L'évènement a été annoncé la semaine dernière déjà. Affiché dans l'ascenseur, sur le tableau du hall d'entrée, on a pris soin d'écrire en lettres majuscules le prénom d' Huguette.
Ici, chaque date est inscrite en caractères gras, il y a finalement oujours quelque chose à célébrer.
Ici, il est grand temps de se persuader que chaque jour est une fête. Le temps presse ...
Dans la salle à manger ce midi, le bruit des couverts sonne différemment. Le silence qui l'accompagne est bien moins pesant. Le rituel du repas prend des allures de réception.
A sa table, Huguette semble sereine, elle arbore le même sourire qu'hier et avant hier.
Elle mange son yaourt à la banane avec les mêmes gestes huilés depuis toutes ces années. Elle occupe pleinement son présent.
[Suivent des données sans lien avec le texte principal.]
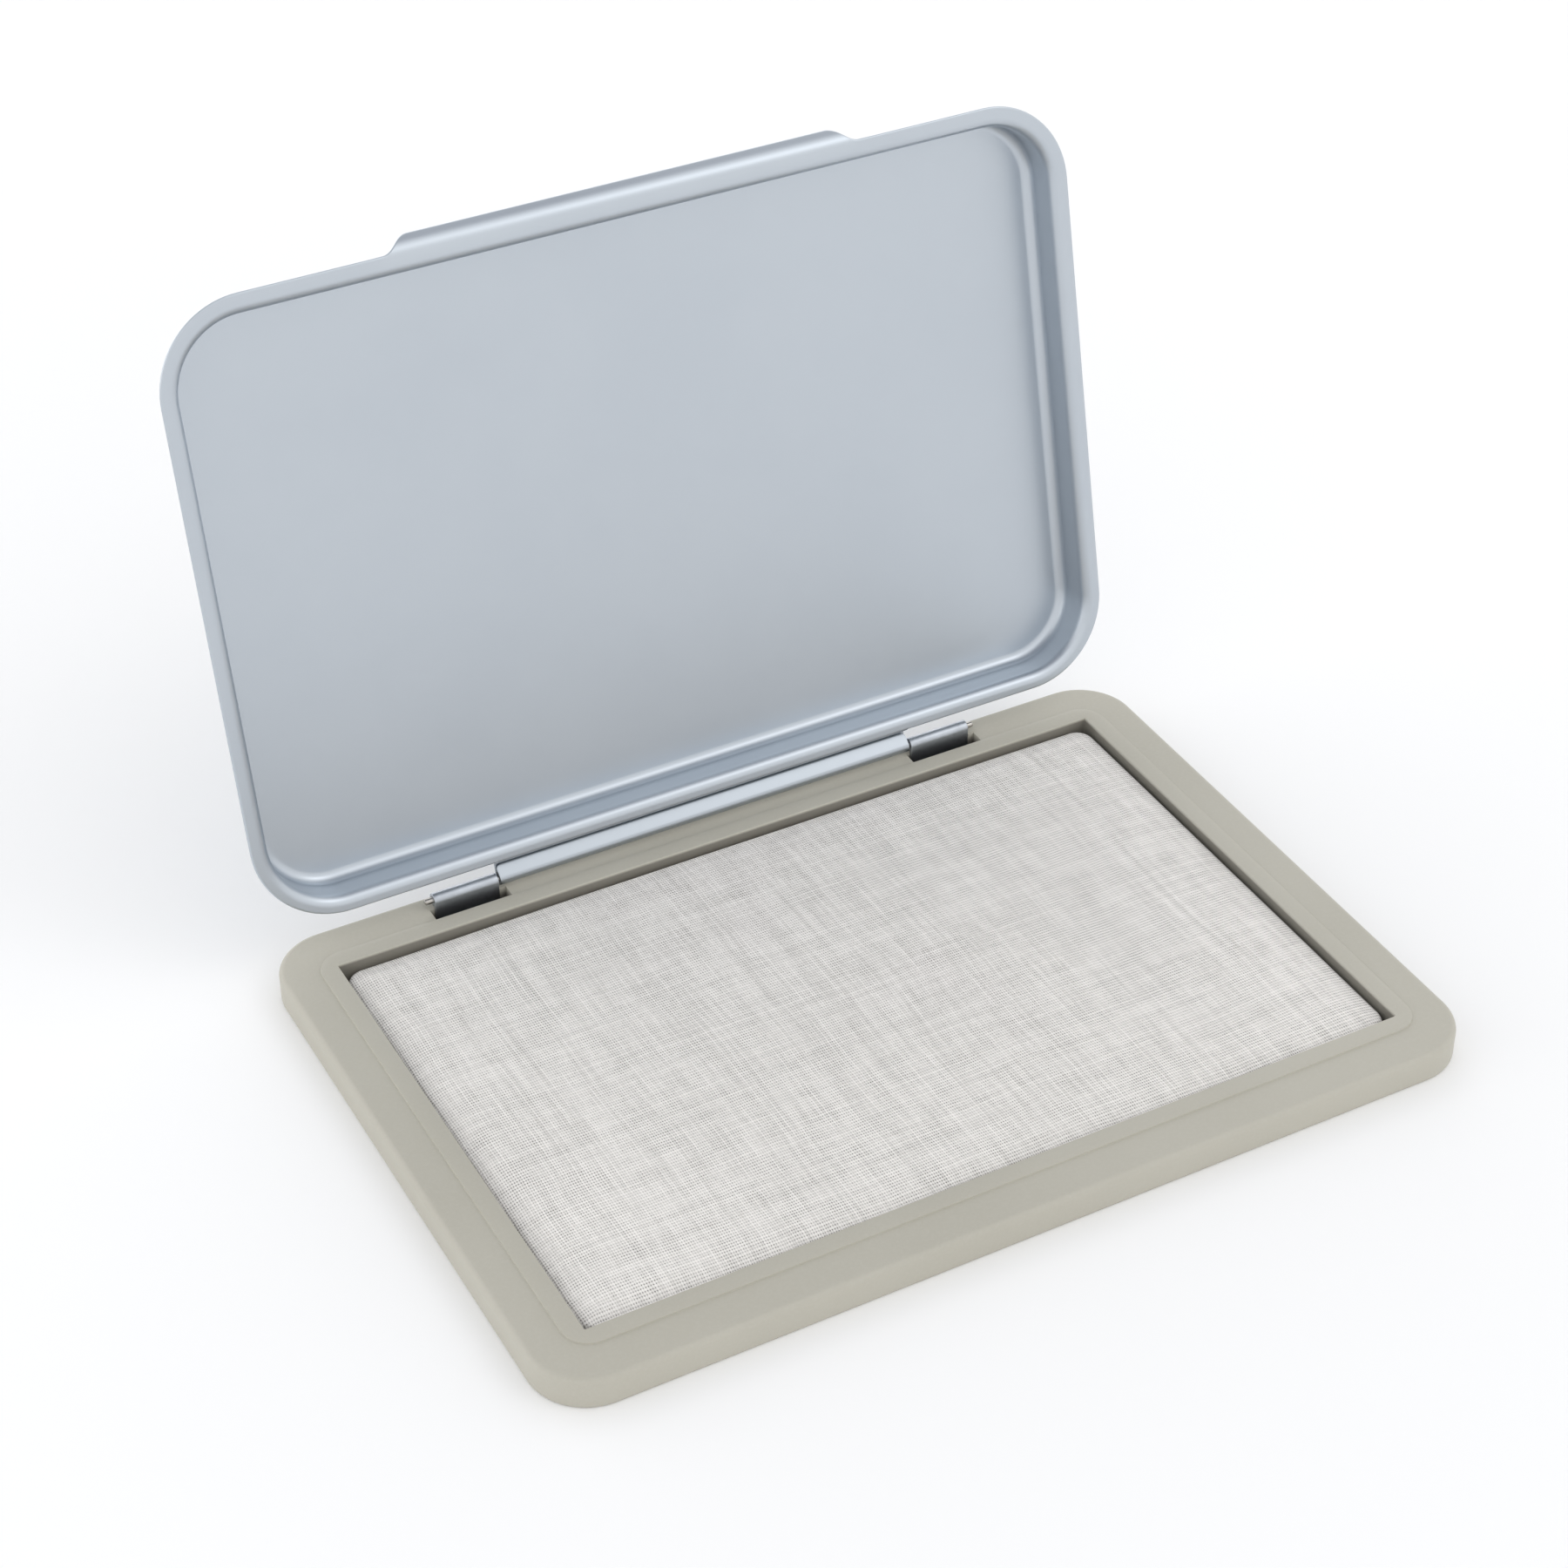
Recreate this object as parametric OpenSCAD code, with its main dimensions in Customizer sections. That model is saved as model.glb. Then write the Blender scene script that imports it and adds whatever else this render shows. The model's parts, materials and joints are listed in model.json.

Autour de la table d' Huguette, quelques regards semblent différents. Huguette est la vedette du jour.
Dans la cuisine, on s'active. En plus du repas habituel avec entrée, plat, fromage et dessert, il faut préparer le goûter.
Bientôt le défilé de fauteuils roulants va avoir lieu. Cérémonial réglé au millimètre, il s'agit de ramener chaque résident jusqu'à sa chambre.
Embouteillage quotidien devant l'ascenseur. Les regards échangés remplacent les mots. Ici les codes sont différents, les rituels sont à la fois rassurants et angoissants. On se perd un peu à regarder les infirmières tellement occupées à remonter chacun dans sa chambre au plus vite. On ne sait plus vraiment quelle est la place qu'on tient ici : pantin, vieillard ou enfant. Ca dépend de l'heure, ça dépend de l'humeur, ça ne dépend de rien du tout parfois. C'est comme ça.
Lucienne préfère faire sa sieste dans le salon commun. Entourée d'autres coeurs fatigués, elle se sent rassurée. Louise quant à elle n'est pas fatiguée, elle retrouve l'écharpe en crochet qu'elle tient à offrir à son aide-soignante préférée.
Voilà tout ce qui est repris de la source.